Records with modeling code:
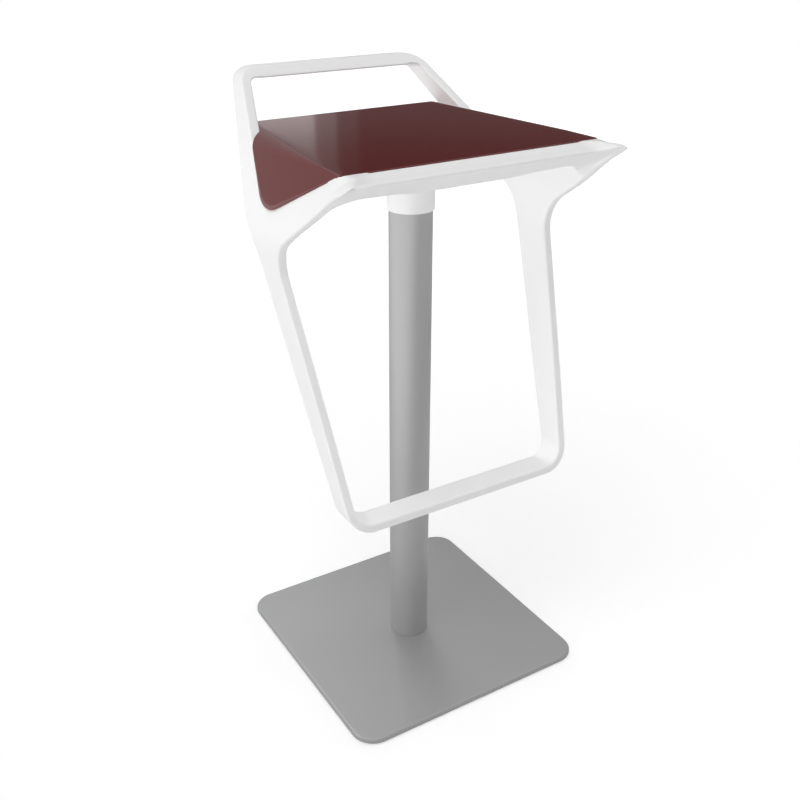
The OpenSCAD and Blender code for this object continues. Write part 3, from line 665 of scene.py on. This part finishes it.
# Point at a length along the outer line from the middle, with its direction and outward normal
def onShell(y, length):
    crease, radius = creaseOf(y)
    turn = math.radians(90 - shell["lean"])
    flat = crease - radius * math.tan(turn / 2)
    angle = np.clip((length - flat) / radius, 0, turn)
    over = np.maximum(length - flat - radius * turn, 0)
    x = np.minimum(length, flat) + radius * np.sin(angle) + over * math.cos(turn)
    z = shell["top"] - radius * (1 - np.cos(angle)) - over * math.sin(turn)
    along = np.stack([np.cos(angle), -np.sin(angle)], -1)
    outward = np.stack([np.sin(angle), np.cos(angle)], -1)
    return np.stack([x, z], -1), along, outward


# Length at which the shell meets the frame: the V's edges, and behind it the arm's inner face
def shellEnd(y):
    lengths = np.linspace(*shell["search"])
    spots = onShell(y, lengths)[0]
    x, z = spots[:, 0], spots[:, 1]
    level = np.full_like(z, y)
    vee = hollowCorner(level, z, ribbon["veeFront"], ribbon["veeRear"], ribbon["veeRadius"])
    arm = np.minimum(sideX(level, z) - ribbon["armThick"] - x, z - shell["armLevel"])
    room = blendMax(vee, arm, shell["armBlend"]) if y > shell["armFrom"] else vee
    if y < shell["cornerEnd"]:
        room = frontCorner(x, level + shell["seam"] + shell["cornerSeam"], z)
    room = room - shell["seam"]
    out = np.flatnonzero(room < 0)
    if len(out) == 0:
        return lengths[-1]
    k = max(out[0], 1)
    share = room[k - 1] / (room[k - 1] - room[k])
    return lengths[k - 1] + share * (lengths[k] - lengths[k - 1])


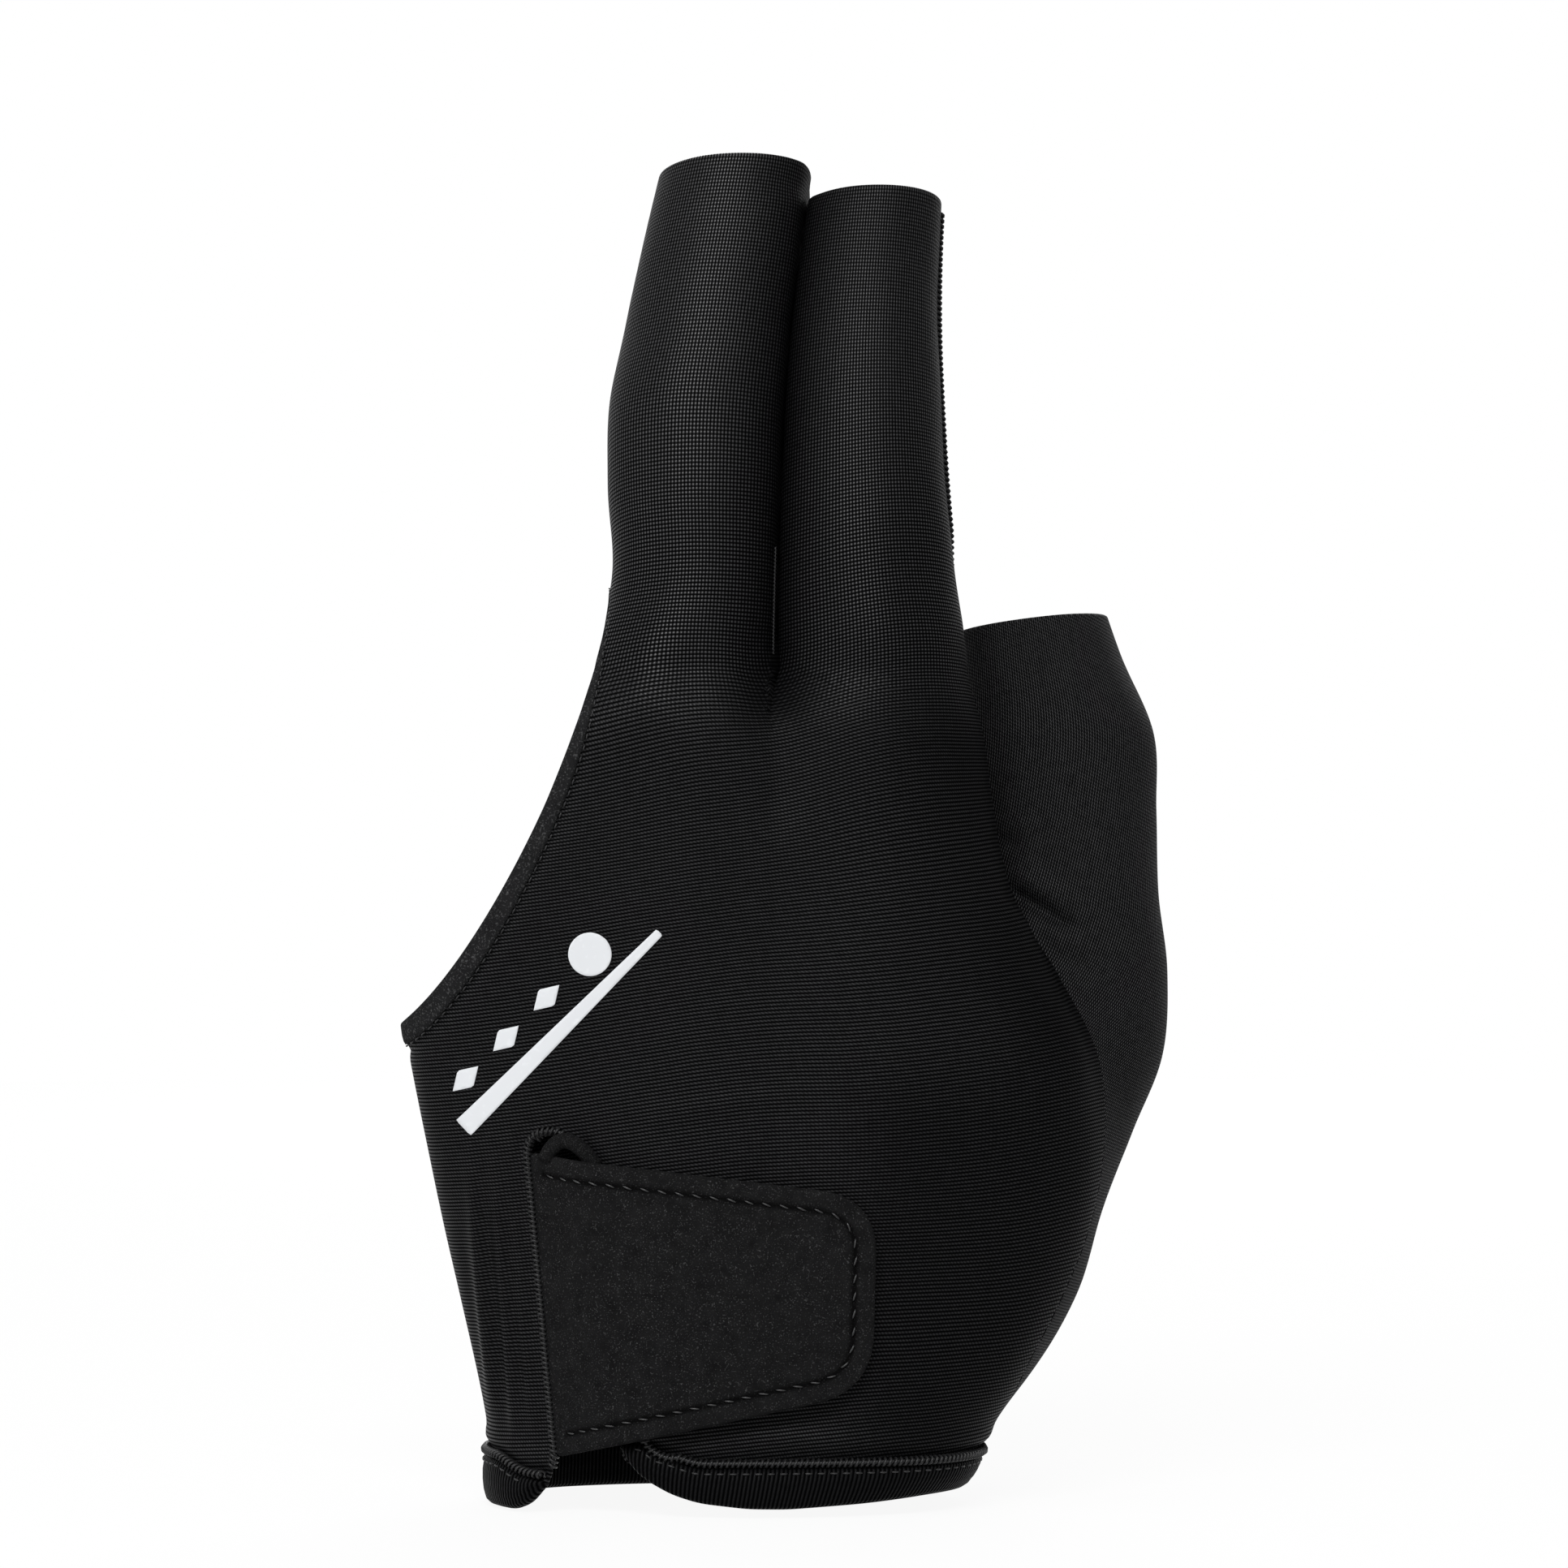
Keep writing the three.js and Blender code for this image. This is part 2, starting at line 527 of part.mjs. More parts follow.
const cueAcross = -DIAMOND_WIDTH;
const cue = printed([
  [-half(CUE_LENGTH), cueAcross - half(CUE_BUTT)],
  [half(CUE_LENGTH), cueAcross - half(CUE_TIP)],
  [half(CUE_LENGTH), cueAcross + half(CUE_TIP)],
  [-half(CUE_LENGTH), cueAcross + half(CUE_BUTT)],
]);
const ballAlong = half(CUE_LENGTH) - 3 * BALL_RADIUS;
const BALL_SIDES = 28;
const ball = printed(
  Array.from({ length: BALL_SIDES }, (unused, i) => {
    const angle = (2 * Math.PI * i) / BALL_SIDES;
    return [ballAlong + BALL_RADIUS * Math.cos(angle), half(DIAMOND_WIDTH) + BALL_RADIUS * Math.sin(angle)];
  }),
);
const diamonds = [1, 2, 3].map((count) => {
  const along = ballAlong - BALL_RADIUS - 1.6 * count * DIAMOND_LENGTH + half(DIAMOND_LENGTH);
  return printed([
    [along - half(DIAMOND_LENGTH), half(DIAMOND_WIDTH)],
    [along, 0],
    [along + half(DIAMOND_LENGTH), half(DIAMOND_WIDTH)],
    [along, DIAMOND_WIDTH],
  ]);
});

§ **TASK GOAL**
All of the entries above need to be reproduced exactly.

§ **IN RESPONSE**
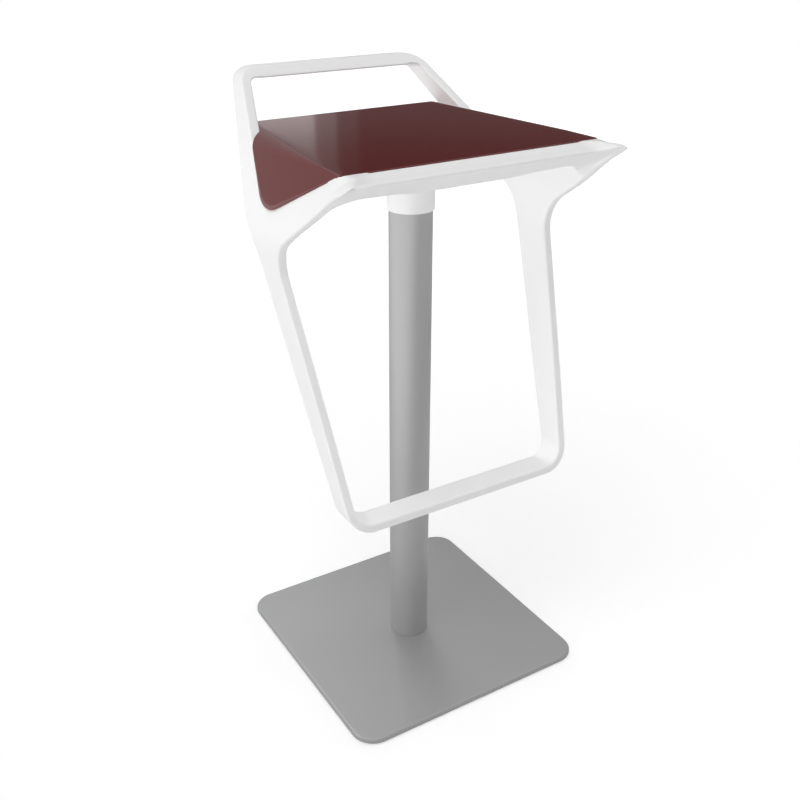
The OpenSCAD and Blender code for this object continues. Write part 3, from line 665 of scene.py on. This part finishes it.
# Point at a length along the outer line from the middle, with its direction and outward normal
def onShell(y, length):
    crease, radius = creaseOf(y)
    turn = math.radians(90 - shell["lean"])
    flat = crease - radius * math.tan(turn / 2)
    angle = np.clip((length - flat) / radius, 0, turn)
    over = np.maximum(length - flat - radius * turn, 0)
    x = np.minimum(length, flat) + radius * np.sin(angle) + over * math.cos(turn)
    z = shell["top"] - radius * (1 - np.cos(angle)) - over * math.sin(turn)
    along = np.stack([np.cos(angle), -np.sin(angle)], -1)
    outward = np.stack([np.sin(angle), np.cos(angle)], -1)
    return np.stack([x, z], -1), along, outward


# Length at which the shell meets the frame: the V's edges, and behind it the arm's inner face
def shellEnd(y):
    lengths = np.linspace(*shell["search"])
    spots = onShell(y, lengths)[0]
    x, z = spots[:, 0], spots[:, 1]
    level = np.full_like(z, y)
    vee = hollowCorner(level, z, ribbon["veeFront"], ribbon["veeRear"], ribbon["veeRadius"])
    arm = np.minimum(sideX(level, z) - ribbon["armThick"] - x, z - shell["armLevel"])
    room = blendMax(vee, arm, shell["armBlend"]) if y > shell["armFrom"] else vee
    if y < shell["cornerEnd"]:
        room = frontCorner(x, level + shell["seam"] + shell["cornerSeam"], z)
    room = room - shell["seam"]
    out = np.flatnonzero(room < 0)
    if len(out) == 0:
        return lengths[-1]
    k = max(out[0], 1)
    share = room[k - 1] / (room[k - 1] - room[k])
    return lengths[k - 1] + share * (lengths[k] - lengths[k - 1])


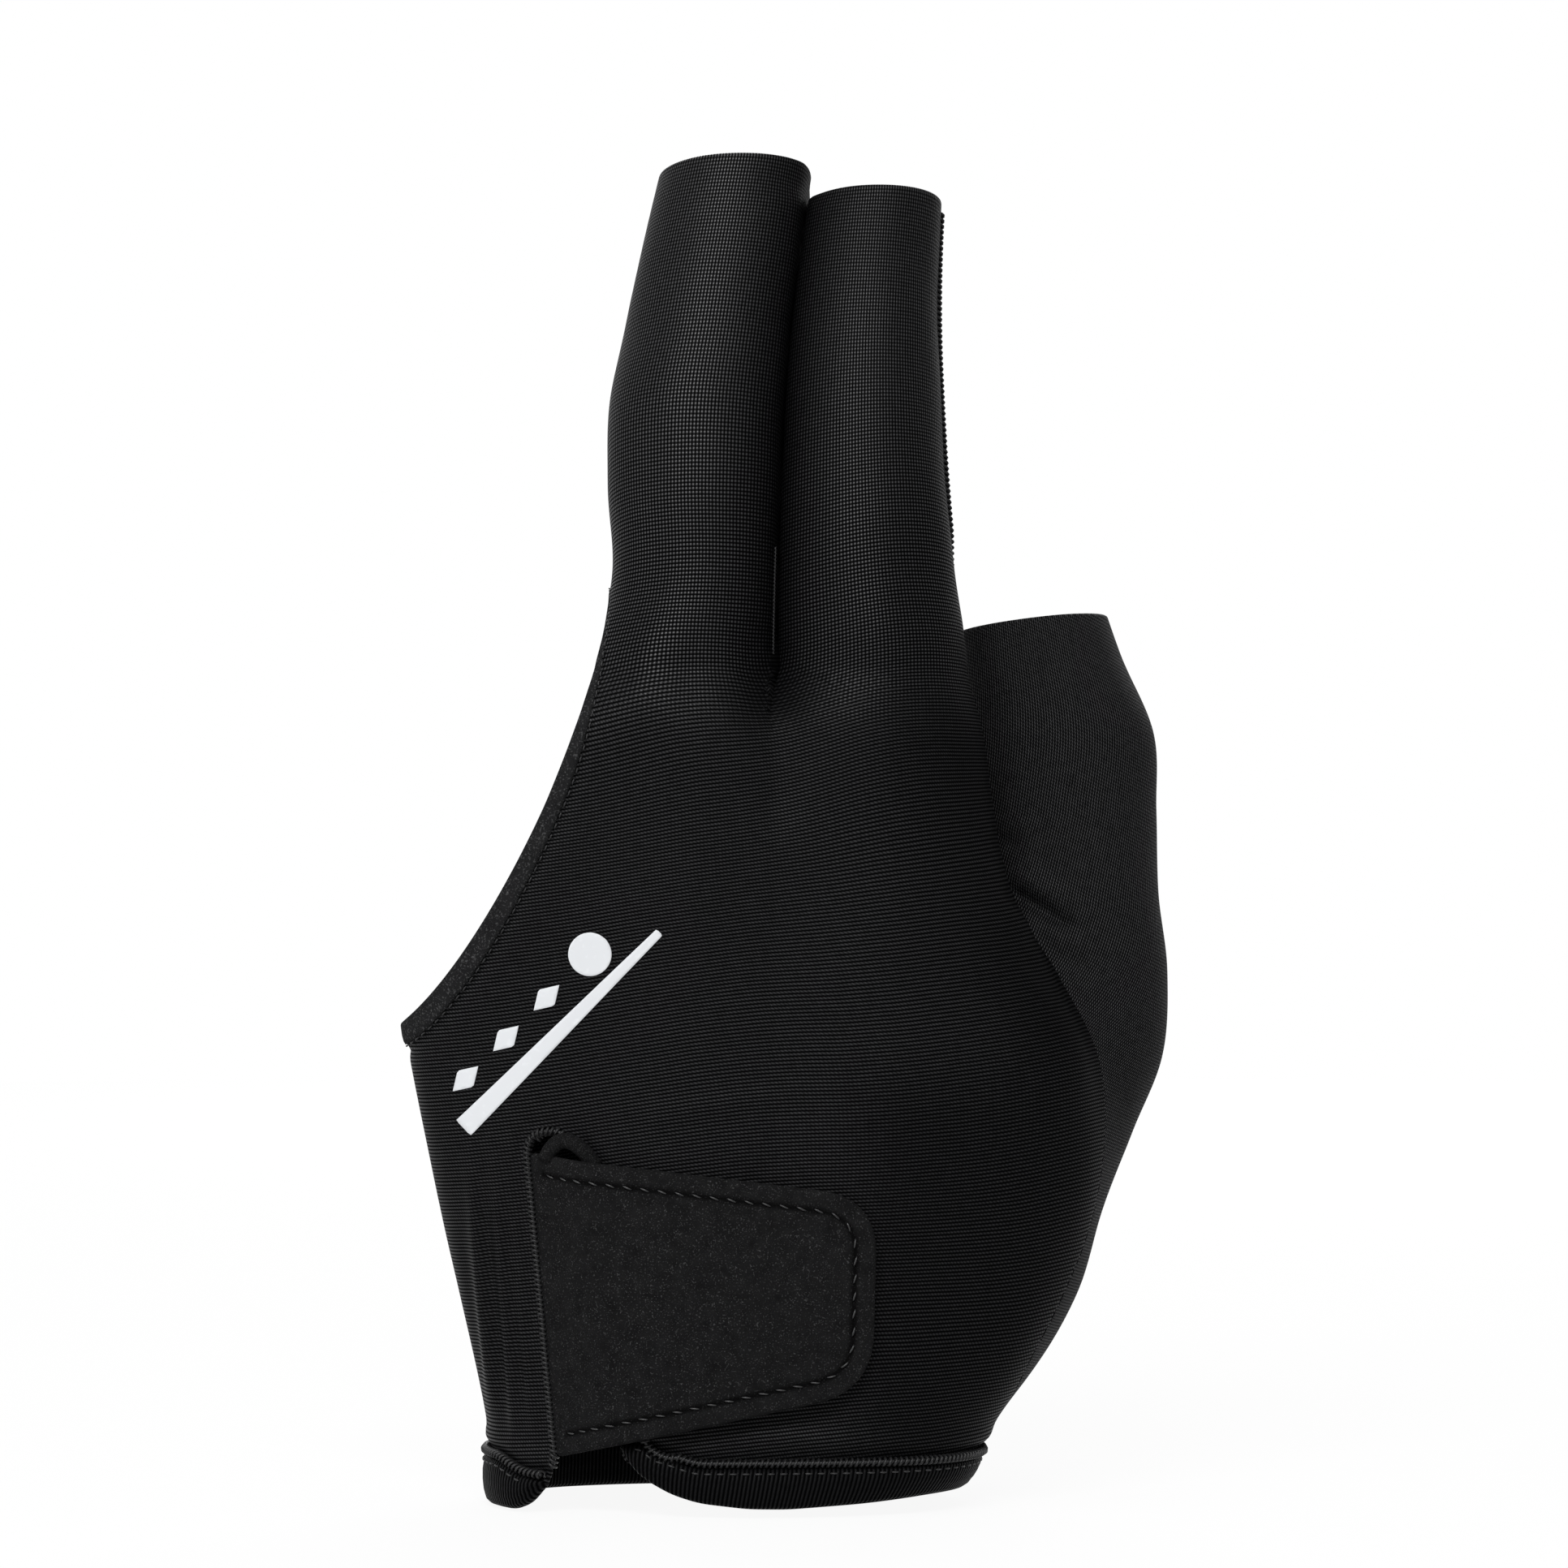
Keep writing the three.js and Blender code for this image. This is part 2, starting at line 527 of part.mjs. More parts follow.
const cueAcross = -DIAMOND_WIDTH;
const cue = printed([
  [-half(CUE_LENGTH), cueAcross - half(CUE_BUTT)],
  [half(CUE_LENGTH), cueAcross - half(CUE_TIP)],
  [half(CUE_LENGTH), cueAcross + half(CUE_TIP)],
  [-half(CUE_LENGTH), cueAcross + half(CUE_BUTT)],
]);
const ballAlong = half(CUE_LENGTH) - 3 * BALL_RADIUS;
const BALL_SIDES = 28;
const ball = printed(
  Array.from({ length: BALL_SIDES }, (unused, i) => {
    const angle = (2 * Math.PI * i) / BALL_SIDES;
    return [ballAlong + BALL_RADIUS * Math.cos(angle), half(DIAMOND_WIDTH) + BALL_RADIUS * Math.sin(angle)];
  }),
);
const diamonds = [1, 2, 3].map((count) => {
  const along = ballAlong - BALL_RADIUS - 1.6 * count * DIAMOND_LENGTH + half(DIAMOND_LENGTH);
  return printed([
    [along - half(DIAMOND_LENGTH), half(DIAMOND_WIDTH)],
    [along, 0],
    [along + half(DIAMOND_LENGTH), half(DIAMOND_WIDTH)],
    [along, DIAMOND_WIDTH],
  ]);
});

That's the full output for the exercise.